## [MATERIAL]

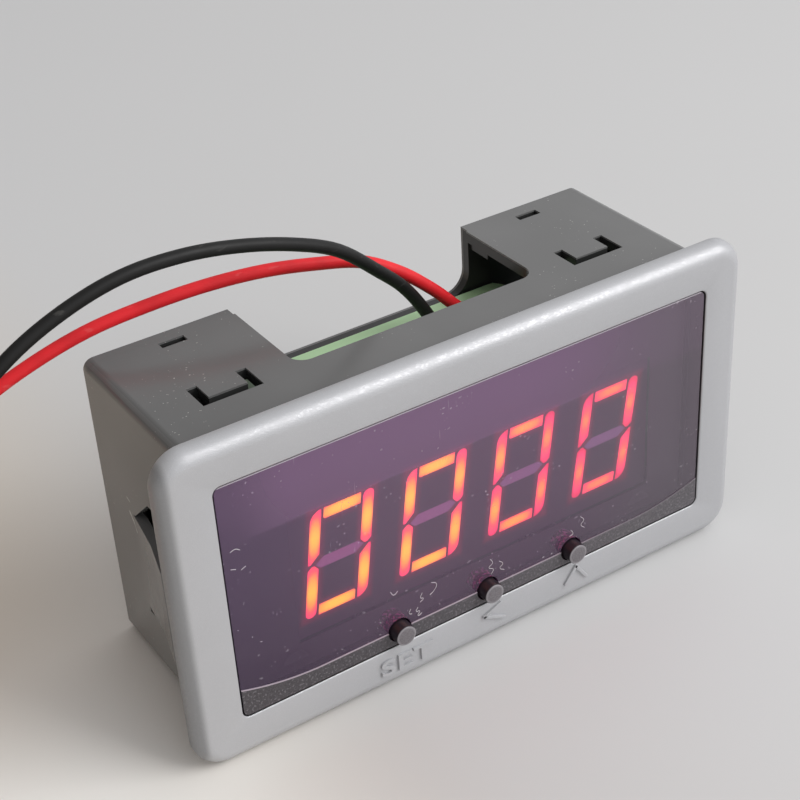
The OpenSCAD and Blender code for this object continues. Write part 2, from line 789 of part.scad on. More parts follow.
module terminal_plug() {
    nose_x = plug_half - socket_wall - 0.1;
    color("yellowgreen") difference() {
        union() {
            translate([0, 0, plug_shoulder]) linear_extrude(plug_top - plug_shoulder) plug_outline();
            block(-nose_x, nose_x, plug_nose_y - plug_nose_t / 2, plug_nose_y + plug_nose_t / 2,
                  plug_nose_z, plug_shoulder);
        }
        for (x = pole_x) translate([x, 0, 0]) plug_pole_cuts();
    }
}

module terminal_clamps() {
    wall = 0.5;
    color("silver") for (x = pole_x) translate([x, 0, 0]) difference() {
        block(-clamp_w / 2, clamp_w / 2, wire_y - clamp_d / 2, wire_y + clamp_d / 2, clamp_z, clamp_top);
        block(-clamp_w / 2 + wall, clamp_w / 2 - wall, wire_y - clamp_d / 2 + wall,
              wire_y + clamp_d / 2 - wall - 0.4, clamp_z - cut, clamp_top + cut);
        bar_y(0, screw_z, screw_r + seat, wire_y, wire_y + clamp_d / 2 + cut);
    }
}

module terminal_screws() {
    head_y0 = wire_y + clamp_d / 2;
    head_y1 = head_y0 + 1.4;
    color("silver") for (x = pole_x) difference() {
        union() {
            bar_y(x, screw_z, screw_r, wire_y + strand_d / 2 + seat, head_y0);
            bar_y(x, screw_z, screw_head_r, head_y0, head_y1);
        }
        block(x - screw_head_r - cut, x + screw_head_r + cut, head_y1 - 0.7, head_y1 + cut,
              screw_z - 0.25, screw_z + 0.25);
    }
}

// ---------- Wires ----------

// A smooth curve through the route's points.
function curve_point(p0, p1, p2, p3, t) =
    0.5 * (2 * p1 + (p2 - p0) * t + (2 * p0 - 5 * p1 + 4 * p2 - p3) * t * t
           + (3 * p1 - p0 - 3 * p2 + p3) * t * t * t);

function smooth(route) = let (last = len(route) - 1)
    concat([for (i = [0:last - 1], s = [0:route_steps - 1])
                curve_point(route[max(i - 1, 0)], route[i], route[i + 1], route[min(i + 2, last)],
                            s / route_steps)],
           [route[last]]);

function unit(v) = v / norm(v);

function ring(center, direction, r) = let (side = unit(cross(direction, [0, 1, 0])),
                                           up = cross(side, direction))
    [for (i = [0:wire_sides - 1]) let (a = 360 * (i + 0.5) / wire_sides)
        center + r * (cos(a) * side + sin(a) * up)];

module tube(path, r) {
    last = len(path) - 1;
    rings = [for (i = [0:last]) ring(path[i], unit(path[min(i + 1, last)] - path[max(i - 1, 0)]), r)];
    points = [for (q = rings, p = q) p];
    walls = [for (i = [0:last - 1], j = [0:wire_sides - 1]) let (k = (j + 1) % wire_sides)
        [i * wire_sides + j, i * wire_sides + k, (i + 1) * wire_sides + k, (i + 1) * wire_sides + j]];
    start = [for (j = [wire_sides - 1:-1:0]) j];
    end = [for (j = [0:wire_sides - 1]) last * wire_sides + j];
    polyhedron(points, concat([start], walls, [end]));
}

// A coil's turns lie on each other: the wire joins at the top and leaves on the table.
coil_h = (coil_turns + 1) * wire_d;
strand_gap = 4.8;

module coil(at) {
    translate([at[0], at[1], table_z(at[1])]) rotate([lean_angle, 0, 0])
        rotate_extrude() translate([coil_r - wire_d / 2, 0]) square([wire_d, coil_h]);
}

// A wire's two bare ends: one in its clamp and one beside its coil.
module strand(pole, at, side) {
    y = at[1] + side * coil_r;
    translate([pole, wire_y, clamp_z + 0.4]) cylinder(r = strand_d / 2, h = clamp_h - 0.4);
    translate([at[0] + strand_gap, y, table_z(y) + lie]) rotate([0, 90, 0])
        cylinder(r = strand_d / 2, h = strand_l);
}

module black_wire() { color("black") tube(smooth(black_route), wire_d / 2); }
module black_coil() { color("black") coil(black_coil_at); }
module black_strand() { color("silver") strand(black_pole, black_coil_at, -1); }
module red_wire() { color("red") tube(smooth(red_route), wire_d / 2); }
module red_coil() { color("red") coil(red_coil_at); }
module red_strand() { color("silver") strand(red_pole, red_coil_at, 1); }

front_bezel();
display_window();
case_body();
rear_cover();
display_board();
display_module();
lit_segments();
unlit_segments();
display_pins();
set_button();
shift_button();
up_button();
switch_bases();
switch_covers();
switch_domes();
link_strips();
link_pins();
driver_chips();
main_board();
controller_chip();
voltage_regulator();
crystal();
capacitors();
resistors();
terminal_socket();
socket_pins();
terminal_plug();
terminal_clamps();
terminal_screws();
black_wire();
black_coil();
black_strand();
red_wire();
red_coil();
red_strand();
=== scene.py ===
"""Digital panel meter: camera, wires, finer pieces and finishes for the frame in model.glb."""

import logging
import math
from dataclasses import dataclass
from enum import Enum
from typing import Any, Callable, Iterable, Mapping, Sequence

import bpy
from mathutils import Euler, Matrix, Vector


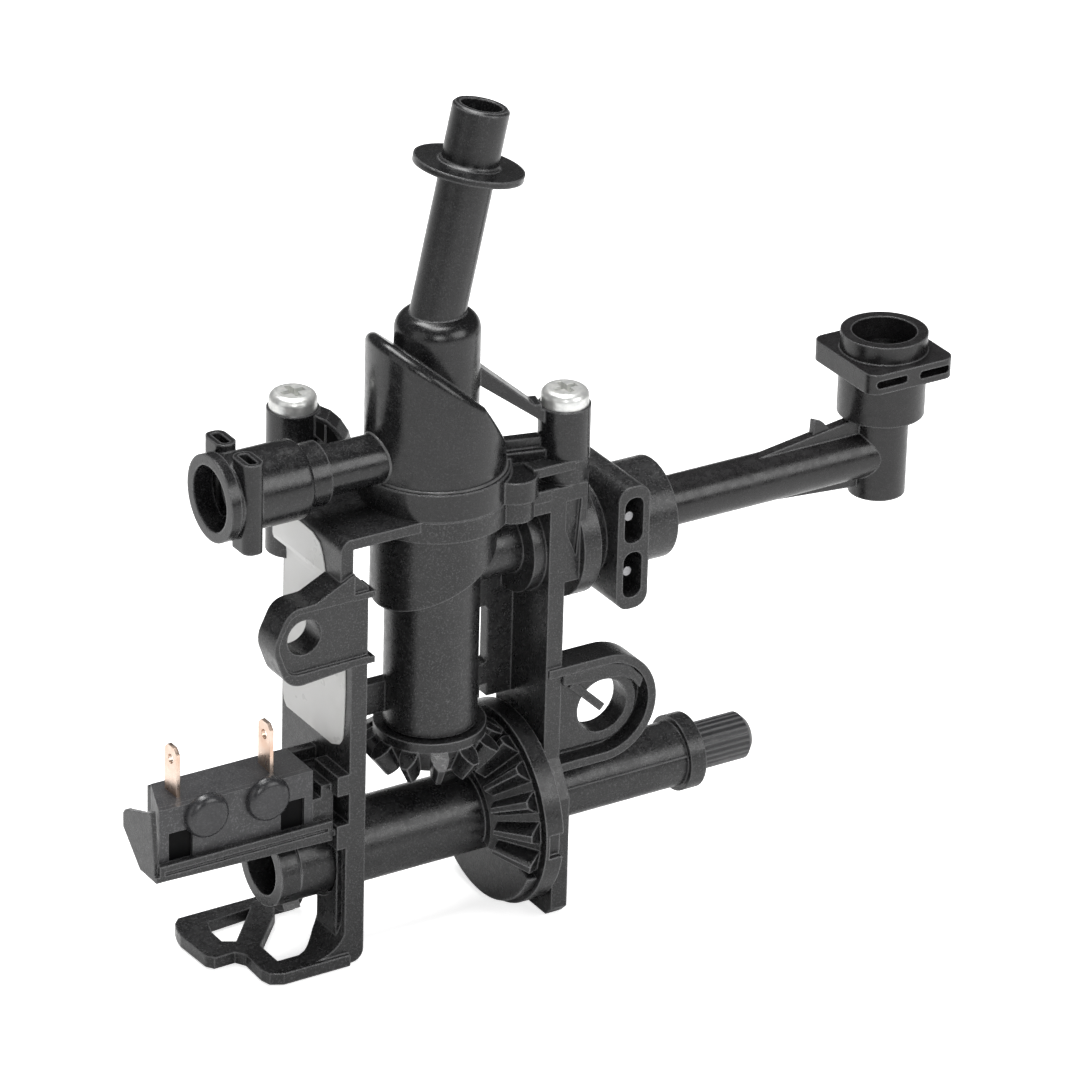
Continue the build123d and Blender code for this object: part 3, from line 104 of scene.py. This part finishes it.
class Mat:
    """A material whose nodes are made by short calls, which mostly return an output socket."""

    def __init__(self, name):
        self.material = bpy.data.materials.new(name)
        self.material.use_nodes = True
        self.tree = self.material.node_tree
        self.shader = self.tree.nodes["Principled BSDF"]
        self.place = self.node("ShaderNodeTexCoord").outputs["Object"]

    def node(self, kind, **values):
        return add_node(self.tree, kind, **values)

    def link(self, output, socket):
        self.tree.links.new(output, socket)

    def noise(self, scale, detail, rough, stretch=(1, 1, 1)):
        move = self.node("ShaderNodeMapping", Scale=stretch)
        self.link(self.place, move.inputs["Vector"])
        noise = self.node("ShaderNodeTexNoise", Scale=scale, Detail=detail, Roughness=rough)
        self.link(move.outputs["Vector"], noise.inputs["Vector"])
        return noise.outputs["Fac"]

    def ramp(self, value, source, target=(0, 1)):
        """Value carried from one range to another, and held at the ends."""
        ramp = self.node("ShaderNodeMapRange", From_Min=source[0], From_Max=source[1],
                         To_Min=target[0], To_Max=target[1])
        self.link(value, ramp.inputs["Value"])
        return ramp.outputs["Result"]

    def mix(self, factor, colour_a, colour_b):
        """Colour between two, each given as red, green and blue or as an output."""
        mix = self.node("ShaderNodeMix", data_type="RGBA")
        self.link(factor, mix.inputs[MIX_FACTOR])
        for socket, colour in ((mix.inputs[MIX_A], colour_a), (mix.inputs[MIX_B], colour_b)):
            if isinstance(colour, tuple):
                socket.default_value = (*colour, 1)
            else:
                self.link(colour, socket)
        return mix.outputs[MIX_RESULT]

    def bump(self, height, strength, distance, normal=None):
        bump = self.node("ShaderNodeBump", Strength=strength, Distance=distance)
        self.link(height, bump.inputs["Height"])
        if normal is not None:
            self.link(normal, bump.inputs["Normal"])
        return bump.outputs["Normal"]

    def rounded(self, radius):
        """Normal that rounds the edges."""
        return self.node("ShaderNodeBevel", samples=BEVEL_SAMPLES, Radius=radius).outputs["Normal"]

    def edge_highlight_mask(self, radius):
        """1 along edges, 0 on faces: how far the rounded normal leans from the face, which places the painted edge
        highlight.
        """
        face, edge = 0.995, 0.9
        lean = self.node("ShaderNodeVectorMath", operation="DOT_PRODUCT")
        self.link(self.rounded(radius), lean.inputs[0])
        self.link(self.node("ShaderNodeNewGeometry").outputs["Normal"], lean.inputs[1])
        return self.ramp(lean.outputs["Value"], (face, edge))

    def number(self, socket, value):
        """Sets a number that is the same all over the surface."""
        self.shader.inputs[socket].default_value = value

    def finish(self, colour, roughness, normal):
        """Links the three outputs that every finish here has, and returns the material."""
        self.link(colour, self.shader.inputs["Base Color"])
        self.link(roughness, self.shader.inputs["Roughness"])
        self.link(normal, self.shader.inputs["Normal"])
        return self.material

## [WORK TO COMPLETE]
Exactly the lines from the one holding "tube(smooth(black_route), wire_d /" through the one holding "material whose nodes" should be printed, ends included.

## [THE COMPLETED TASK]
module black_wire() { color("black") tube(smooth(black_route), wire_d / 2); }
module black_coil() { color("black") coil(black_coil_at); }
module black_strand() { color("silver") strand(black_pole, black_coil_at, -1); }
module red_wire() { color("red") tube(smooth(red_route), wire_d / 2); }
module red_coil() { color("red") coil(red_coil_at); }
module red_strand() { color("silver") strand(red_pole, red_coil_at, 1); }

front_bezel();
display_window();
case_body();
rear_cover();
display_board();
display_module();
lit_segments();
unlit_segments();
display_pins();
set_button();
shift_button();
up_button();
switch_bases();
switch_covers();
switch_domes();
link_strips();
link_pins();
driver_chips();
main_board();
controller_chip();
voltage_regulator();
crystal();
capacitors();
resistors();
terminal_socket();
socket_pins();
terminal_plug();
terminal_clamps();
terminal_screws();
black_wire();
black_coil();
black_strand();
red_wire();
red_coil();
red_strand();
=== scene.py ===
"""Digital panel meter: camera, wires, finer pieces and finishes for the frame in model.glb."""

import logging
import math
from dataclasses import dataclass
from enum import Enum
from typing import Any, Callable, Iterable, Mapping, Sequence

import bpy
from mathutils import Euler, Matrix, Vector


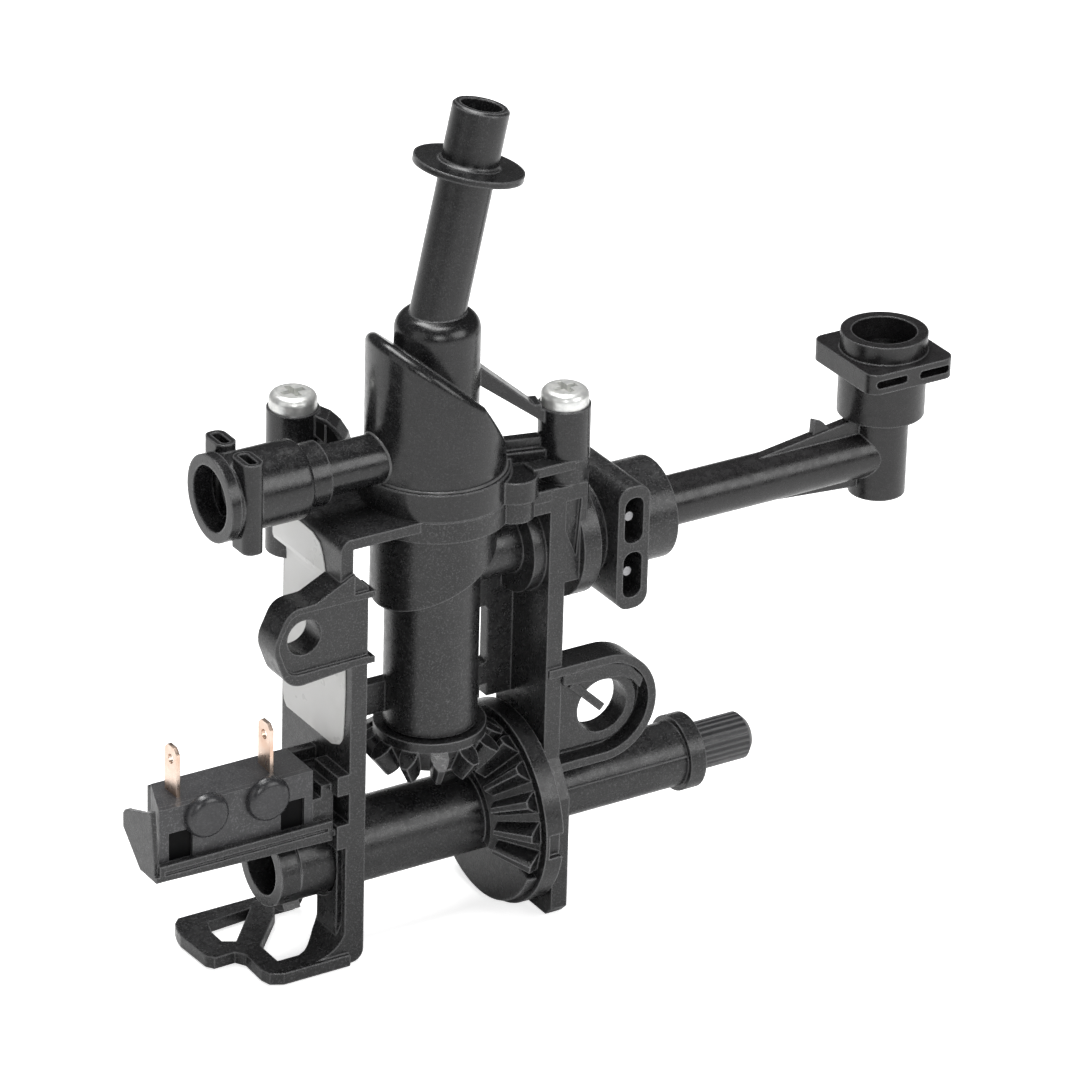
Continue the build123d and Blender code for this object: part 3, from line 104 of scene.py. This part finishes it.
class Mat:
    """A material whose nodes are made by short calls, which mostly return an output socket."""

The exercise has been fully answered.